Surabaya, Thejatim.com — Aliansi Badan Eksekutif Mahasiswa (BEM) Surabaya mendesak perku dilakukannya evaluasi menyeluruh dan audit investigatif terhadap pengelolaan Anggaran Pendapatan dan Belanja Daerah (APBD) Kota Surabaya setidaknya dalam lima tahun terakhir.
Hal ini menyusul indikasi bahwa Peraturan Daerah Kota Surabaya Nomor 9 Tahun 2024 tentang APBD Tahun Anggaran 2025 tidak memenuhi alokasi minimal 20% untuk belanja fungsi pendidikan, sebagaimana diamanatkan oleh Pasal 31 Ayat (4) UUD 1945 dan UU Nomor 20 Tahun 2003 tentang Sistem Pendidikan Nasional.
“Kami rasa ini bukan kesalahan teknis, tapi mengarah pada pelanggaran konstitusi. Hak warga Surabaya atas pendidikan telah diabaikan, dan ini tidak bisa dibiarkan,” ujar Ketua Aliansi BEM Surabaya, Aqyas Sholeh.
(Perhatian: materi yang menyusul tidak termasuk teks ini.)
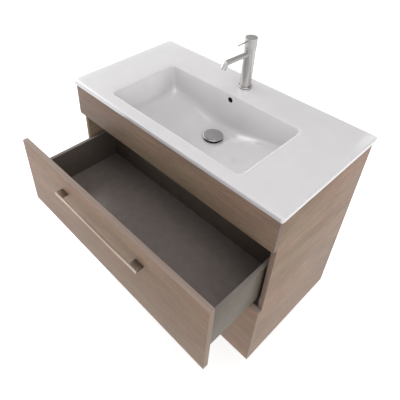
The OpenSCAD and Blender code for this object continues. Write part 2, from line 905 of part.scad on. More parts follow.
module tap_body() {
    color("silver") difference() {
        union() {
            translate([0, tap_y, tap_foot]) cylinder(r = tap_r, h = column_top - tap_foot);
            spout_run(spout_r, 0, 0);
        }
        translate([0, tap_y, cartridge_top - cartridge_l])
            cylinder(r = chamber_r, h = column_top - cartridge_top + cartridge_l + cut_over);
        spout_run(spout_bore_d / 2, chamber_r - cut_over, cut_over);
        along_nozzle() translate([0, 0, nozzle_straight - aerator_l + aerator_out])
            cylinder(r = aerator_r + fit_gap, h = aerator_l);
        for (sx = [-1, 1]) {
            translate([sx * inlet_x, inlet_y, tap_foot - cut_over])
                cylinder(d = inlet_d, h = inlet_l + cut_over);
            translate([sx * inlet_x, inlet_y, tap_foot])
                cylinder(r = waterway_r, h = cartridge_top - cartridge_l - tap_foot + cut_over);
        }
        translate([0, stud_y, tap_foot - cut_over])
            cylinder(r = stud_r + fit_gap, h = inlet_l + cut_over);
    }
}

module tap_aerator() {
    color("gray") along_nozzle() translate([0, 0, nozzle_straight - aerator_l + aerator_out])
        tube(aerator_r, spout_bore_d / 2 - aerator_step, aerator_l);
}

// Cartridge with a waist that lets the water round it into the spout
module tap_cartridge() {
    color("white") translate([0, tap_y, cartridge_top - cartridge_l]) difference() {
        union() {
            cylinder(r = cartridge_r, h = cartridge_foot_h);
            cylinder(r = cartridge_r - cartridge_waist, h = cartridge_l);
            translate([0, 0, cartridge_l - cartridge_head_h]) cylinder(r = cartridge_r, h = cartridge_head_h);
        }
        translate([0, 0, cartridge_l - spindle_l + spindle_seat - seat_gap])
            cylinder(r = spindle_r + fit_gap, h = spindle_l);
    }
}

// Vertical spindle that turns in the cartridge, with the cross pin that the cap tilts on
module tap_spindle() {
    top = column_top + cross_pin_r + spindle_past_pin;
    bottom = cartridge_top - spindle_l + spindle_seat;
    color("gold") translate([0, tap_y, 0]) {
        translate([0, 0, bottom]) cylinder(r = spindle_r, h = top - bottom);
        translate([-cross_pin_l / 2, 0, column_top]) rotate([0, 90, 0])
            cylinder(r = cross_pin_r, h = cross_pin_l);
    }
}

// Hollow cap with two lugs on the cross pin; its skirt slopes up behind, so that it can tilt
module tap_cap() {
    cavity_top = column_top + cap_cavity_h;
    color("silver") translate([0, tap_y, 0]) difference() {
        union() {
            difference() {
                translate([0, 0, column_top + cap_seam]) cylinder(r = cap_r, h = tap_cap_h - cap_seam);
                translate([0, 0, column_top - cut_over])
                    cylinder(r = cap_r - cap_wall, h = cap_cavity_h + cut_over);
            }
            both_sides() {
                translate([lug_in, 0, column_top]) rotate([0, 90, 0])
                    cylinder(r = lug_r, h = lug_out - lug_in);
                block([lug_in, -lug_r, column_top], [lug_out, lug_r, cavity_top + cut_over]);
            }
        }
        translate([-cross_pin_l, 0, column_top]) rotate([0, 90, 0])
            cylinder(r = cross_pin_r + fit_gap, h = 2 * cross_pin_l);
        translate([0, 0, column_top + cap_seam]) rotate([cap_slope, 0, 0]) difference() {
            block([-cap_r - cut_over, 0, -cap_r], [cap_r + cut_over, 2 * cap_r, 0]);
            block([-lug_out - cut_over, -cut_over, -cap_r - cut_over],
                [lug_out + cut_over, lug_r + cap_lug_slot, cut_over]);
        }
        translate([0, -cap_r - cut_over, lever_z]) rotate([-90, 0, 0])
            cylinder(d = lever_d + 2 * fit_gap, h = lever_seat + cut_over);
    }
}

module tap_lever() {
    color("silver") translate([0, tap_y - cap_r - lever_l, lever_z]) {
        rotate([-90, 0, 0]) cylinder(d = lever_d, h = lever_l + lever_seat);
        sphere(d = lever_d + lever_end_step);
    }
}

module tap_stud() {
    color("gold") translate([0, stud_y, tap_foot + inlet_l - stud_l]) cylinder(r = stud_r, h = stud_l);
}

module tap_backplate() {
    color("silver") translate([0, tap_y, slab_bot - backplate_t]) difference() {
        cylinder(r = backplate_r, h = backplate_t);
        block([-inlet_x - inlet_d, -backplate_r - cut_over, -cut_over],
            [inlet_x + inlet_d, inlet_d / 2 + hose_play - inlet_before, backplate_t + cut_over]);
        translate([0, stud_behind, -cut_over])
            cylinder(r = stud_r + thread_play, h = backplate_t + 2 * cut_over);
    }
}

module tap_nut() {
    color("gold") translate([0, stud_y, slab_bot - backplate_t - tap_nut_h]) difference() {
        cylinder(r = tap_nut_r, h = tap_nut_h, $fn = 6);
        translate([0, 0, -cut_over]) cylinder(r = stud_r + fit_gap, h = tap_nut_h + 2 * cut_over);
    }
}

// ---- drawers -------------------------------------------------------------
// Each drawer is drawn shut and then moved out by its opening.

module drawer_front(top, bottom) {
    screw_z = top - handle_drop - handle_foot_t / 2;
    color("rosybrown") difference() {
        block([-cab_w / 2, face_y, bottom], [cab_w / 2, carcass_y, top]);
        both_sides() translate([screw_half_pitch, face_y - cut_over, screw_z]) rotate([-90, 0, 0])
            cylinder(d = handle_screw_d + thread_play, h = front_t + 2 * cut_over);
    }
}

module drawer_side(top) {
    block([drawer_in_x, carcass_y, top - drawer_side_h], [drawer_x, carcass_y + rail_l, top]);
}

module drawer_back(top) {
    back_y = carcass_y + rail_l;
    block([-drawer_in_x, back_y - drawer_side_t, top - drawer_side_h + runner_recess],
        [drawer_in_x, back_y, top]);
}

module drawer_bottom(top) {
    low = top - drawer_side_h + runner_recess;
    block([-drawer_in_x, carcass_y, low],
        [drawer_in_x, carcass_y + rail_l - drawer_side_t, low + drawer_bottom_t]);
}

module handle_bar(top) {
    bar_y = face_y - handle_foot_d;
    bar_z = top - handle_drop;
    block([-handle_l / 2, bar_y - handle_bar_d, bar_z - handle_bar_h], [handle_l / 2, bar_y, bar_z]);
}

module handle_feet(top) {
    foot_z = top - handle_drop;
    low_x = handle_l / 2 - handle_foot_w;
    both_sides() difference() {
        block([low_x, face_y - handle_foot_d, foot_z - handle_foot_t], [handle_l / 2, face_y, foot_z]);
        translate([screw_half_pitch, face_y - handle_foot_d / 2, foot_z - handle_foot_t / 2])
            rotate([-90, 0, 0]) cylinder(d = handle_screw_d, h = handle_foot_d / 2 + cut_over);
    }
}

module handle_screws(top) {
    in_foot = handle_foot_d / 2 - screw_tip_gap;
    screw_z = top - handle_drop - handle_foot_t / 2;
    both_sides() translate([screw_half_pitch, face_y - in_foot, screw_z]) rotate([-90, 0, 0]) {
        cylinder(d = handle_screw_d - thread_play, h = in_foot + front_t + cut_over);
        translate([0, 0, in_foot + front_t]) cylinder(d = handle_screw_head_d, h = screw_head_t);
    }
}

// ---- runners -------------------------------------------------------------

// Fixed right rail: flange on the side panel, shelf under the drawer's side, and a guide lip
module fixed_rail(side_top) {
    under = side_top - drawer_side_h - rail_under;
    low = under - rail_sheet;
    lip_x = rail_x - rail_play - rail_sheet;
    block([inner_x - rail_sheet, carcass_y, low], [inner_x, carcass_y + rail_l, low + rail_flange_h]);
    block([lip_x, carcass_y, low], [inner_x, carcass_y + rail_l, under]);
    block([lip_x, carcass_y, low], [lip_x + rail_sheet, carcass_y + rail_l, under + rail_under]);
}

// Right middle rail, an upturned channel on the fixed rail's shelf
module middle_rail(side_top) {
    low = side_top - drawer_side_h - rail_under + rail_play;
    difference() {
        block([rail_x, carcass_y, low], [rail_x + rail_w, carcass_y + rail_l, low + middle_rail_h]);
        block([rail_x + rail_sheet, carcass_y - cut_over, low - cut_over],
            [rail_x + rail_w - rail_sheet, carcass_y + rail_l + cut_over, low + middle_rail_h - rail_sheet]);
    }
}

// Right drawer rail, an upturned channel under the drawer's bottom
module drawer_rail(side_top) {
    side_low = side_top - drawer_side_h;
    low = side_low - rail_under + middle_rail_h + 2 * rail_play;
    high = side_low + runner_recess;
    back_y = carcass_y + rail_l - drawer_side_t;
    difference() {
        block([rail_x, carcass_y, low], [rail_x + rail_w, back_y, high]);
        block([rail_x + rail_sheet, carcass_y - cut_over, low - cut_over],
            [rail_x + rail_w - rail_sheet, back_y + cut_over, high - rail_sheet]);
    }
}

// ---- named pieces of the two drawers --------------------------------------

module pulled_out(opening) {
    translate([0, -opening, 0]) children();
}

module upper_front() {
    pulled_out(upper_opening) drawer_front(upper_front_top, upper_front_bot);
}

module upper_side_right() {
    color("gray") pulled_out(upper_opening) drawer_side(upper_side_top);
}

module upper_side_left() {
    color("gray") pulled_out(upper_opening) mirror([1, 0, 0]) drawer_side(upper_side_top);
}

module upper_back() {
    color("gray") pulled_out(upper_opening) drawer_back(upper_side_top);
}

module upper_bottom() {
    color("dimgray") pulled_out(upper_opening) drawer_bottom(upper_side_top);
}

module upper_handle_bar() {
    color("wheat") pulled_out(upper_opening) handle_bar(upper_front_top);
}

module upper_handle_feet() {
    color("saddlebrown") pulled_out(upper_opening) handle_feet(upper_front_top);
}

module upper_handle_screws() {
    color("silver") pulled_out(upper_opening) handle_screws(upper_front_top);
}

module upper_rail_right() {
    color("silver") fixed_rail(upper_side_top);
}

module upper_rail_left() {
    color("silver") mirror([1, 0, 0]) fixed_rail(upper_side_top);
}

module upper_middle_rails() {
    color("silver") pulled_out(half_travel * upper_opening) both_sides() middle_rail(upper_side_top);
}

module upper_drawer_rails() {
    color("silver") pulled_out(upper_opening) both_sides() drawer_rail(upper_side_top);
}

module lower_front() {
    drawer_front(lower_front_top, lower_front_top - lower_front_h);
}

module lower_side_right() {
    color("gray") drawer_side(lower_side_top);
}

module lower_side_left() {
    color("gray") mirror([1, 0, 0]) drawer_side(lower_side_top);
}

module lower_back() {
    color("gray") drawer_back(lower_side_top);
}

module lower_bottom() {
    color("dimgray") drawer_bottom(lower_side_top);
}

module lower_handle_bar() {
    color("wheat") handle_bar(lower_front_top);
}

module lower_handle_feet() {
    color("saddlebrown") handle_feet(lower_front_top);
}

module lower_handle_screws() {
    color("silver") handle_screws(lower_front_top);
}

module lower_rail_right() {
    color("silver") fixed_rail(lower_side_top);
}

module lower_rail_left() {
    color("silver") mirror([1, 0, 0]) fixed_rail(lower_side_top);
}

module lower_middle_rails() {
    color("silver") both_sides() middle_rail(lower_side_top);
}

module lower_drawer_rails() {
    color("silver") both_sides() drawer_rail(lower_side_top);
}

side_panel_left();
side_panel_right();
bottom_panel();
front_apron();
rear_top_rail();
rear_bottom_rail();
apron_brackets();
cam_fittings();
hanger_left();
hanger_right();
wall_rail();
basin_slab();
basin_bowl();
basin_seal();
drain_flange();
drain_cap();
drain_cartridge();
drain_seals();
drain_nut();
waste_cup();
trap_pipe();
trap_bend();
trap_outlet();
slip_nuts();
wall_rosette();
tap_gasket();
tap_base_ring();
tap_body();
tap_aerator();
tap_cartridge();
tap_spindle();
tap_cap();
tap_lever();
tap_stud();
tap_backplate();
tap_nut();
upper_front();
upper_side_left();
upper_side_right();
upper_back();
upper_bottom();
upper_handle_bar();
upper_handle_feet();
upper_handle_screws();
upper_rail_left();
upper_rail_right();
upper_middle_rails();
upper_drawer_rails();
lower_front();
lower_side_left();
lower_side_right();
lower_back();
lower_bottom();
lower_handle_bar();
lower_handle_feet();
lower_handle_screws();
lower_rail_left();
lower_rail_right();
lower_middle_rails();
lower_drawer_rails();
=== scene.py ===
"""A wall-hung bathroom vanity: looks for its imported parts, in metres and in the part's own frame."""
import json
import math

import bmesh
import bpy
from mathutils import Matrix, Vector

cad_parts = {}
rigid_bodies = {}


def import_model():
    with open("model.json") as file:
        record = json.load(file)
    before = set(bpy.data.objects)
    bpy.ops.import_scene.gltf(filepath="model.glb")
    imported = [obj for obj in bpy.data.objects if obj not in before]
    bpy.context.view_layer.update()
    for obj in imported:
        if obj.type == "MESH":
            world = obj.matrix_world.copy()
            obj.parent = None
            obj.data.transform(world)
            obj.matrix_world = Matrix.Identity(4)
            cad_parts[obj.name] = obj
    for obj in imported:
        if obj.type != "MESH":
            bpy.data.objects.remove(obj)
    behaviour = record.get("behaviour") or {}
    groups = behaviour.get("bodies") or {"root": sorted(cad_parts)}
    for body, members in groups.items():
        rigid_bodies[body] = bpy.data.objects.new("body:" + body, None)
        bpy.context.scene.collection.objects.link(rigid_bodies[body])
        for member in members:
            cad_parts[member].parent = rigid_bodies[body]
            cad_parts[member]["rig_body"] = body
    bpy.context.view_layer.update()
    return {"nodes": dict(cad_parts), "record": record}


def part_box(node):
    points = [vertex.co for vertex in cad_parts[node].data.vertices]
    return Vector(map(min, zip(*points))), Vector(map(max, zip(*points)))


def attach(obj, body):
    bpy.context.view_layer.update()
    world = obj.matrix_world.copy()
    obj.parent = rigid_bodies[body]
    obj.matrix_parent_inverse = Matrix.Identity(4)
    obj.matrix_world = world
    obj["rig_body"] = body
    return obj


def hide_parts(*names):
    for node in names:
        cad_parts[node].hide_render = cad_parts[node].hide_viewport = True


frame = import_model()
MM = 0.001


# ---------------------------------------------------------------- node helpers

def set_inputs(tree, node, inputs):
    """Sets a node's inputs, given by name or number, to values or links them to sockets."""
    for name, value in inputs.items():
        if isinstance(value, bpy.types.NodeSocket):
            tree.links.new(value, node.inputs[name])
        else:
            node.inputs[name].default_value = value


def add_node(tree, kind, inputs=None, **settings):
    """A new node with its settings and inputs."""
    node = tree.nodes.new(kind)
    for name, value in settings.items():
        setattr(node, name, value)
    set_inputs(tree, node, inputs or {})
    return node


def span(tree, value, low, high, start=0.0, end=1.0, curve="LINEAR"):
    """A value in the range start to end, brought to the range low to high."""
    inputs = {"Value": value, "From Min": start, "From Max": end, "To Min": low, "To Max": high}
    return add_node(tree, "ShaderNodeMapRange", inputs, interpolation_type=curve).outputs["Result"]


def ray_kind(tree, *kinds):
    """1 for a ray of one of the named kinds, else 0."""
    path = add_node(tree, "ShaderNodeLightPath")
    total = path.outputs[kinds[0]]
    for kind in kinds[1:]:
        inputs = {0: total, 1: path.outputs[kind]}
        total = add_node(tree, "ShaderNodeMath", inputs, operation="MAXIMUM").outputs[0]
    return total


def new_material(name):
    """A material, its node tree and its shader."""
    material = bpy.data.materials.new(name)
    material.use_nodes = True
    return material, material.node_tree, material.node_tree.nodes["Principled BSDF"]


# ---------------------------------------------------------------- camera, floor and light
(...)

Untuk itu, pihaknya menyampaikan tiga tuntutan utama, sebagaimana berikut:
Pertama, Mengirimkan surat resmi kepada Komisi X DPR RI, agar mendorong Menteri Dalam Negeri dan Menteri Keuangan RI untuk segera melakukan evaluasi dan audit investigatif terhadap APBD Kota Surabaya selama lima tahun terakhir, serta memberikan sanksi administratif kepada Wali Kota Surabaya, Eri Cahyadi atas dugaan pelanggaran konstitusi. Hasil evaluasi dan audit diminta untuk dipublikasikan secara terbuka kepada masyarakat.
Kedua, Mengajukan judicial review ke Mahkamah Konstitusi (MK) terhadap Perda APBD 2025, karena dianggap inkonstitusional dan melanggar prinsip keadilan anggaran, khususnya dalam hal pemenuhan hak atas pendidikan dasar yang layak.
Ketiga, Mendesak Kejaksaan RI dan Komisi Pemberantasan Korupsi (KPK) untuk menyelidiki potensi penyalahgunaan wewenang dan anggaran dalam proses perencanaan dan pelaksanaan APBD Kota Surabaya, terutama dalam sektor pendidikan dan pelayanan publik lainnya.
Langkah ini dinilai sejalan dengan semangat Komisi X DPR RI yang saat ini tengah mendorong revisi Undang-Undang Sistem Pendidikan Nasional (UU Sisdiknas). Aliansi BEM Surabaya menegaskan bahwa upaya reformasi pendidikan secara nasional tidak akan berarti tanpa komitmen nyata dari pemerintah daerah.
“Kota sebesar Surabaya seharusnya menjadi pelopor dalam pemenuhan hak-hak dasar warganya, bukan malah menjadi contoh buruk dalam tata kelola anggaran pendidikan,” tegas Aqyas.
Pihaknya mengaku akan terus melakukan konsolidasi dengan elemen mahasiswa, akademisi, organisasi masyarakat sipil, dan pegiat media. “Tujuannya tidak lain untuk mengawal proses hukum dan kebijakan ini secara terbuka,” pungkasnya.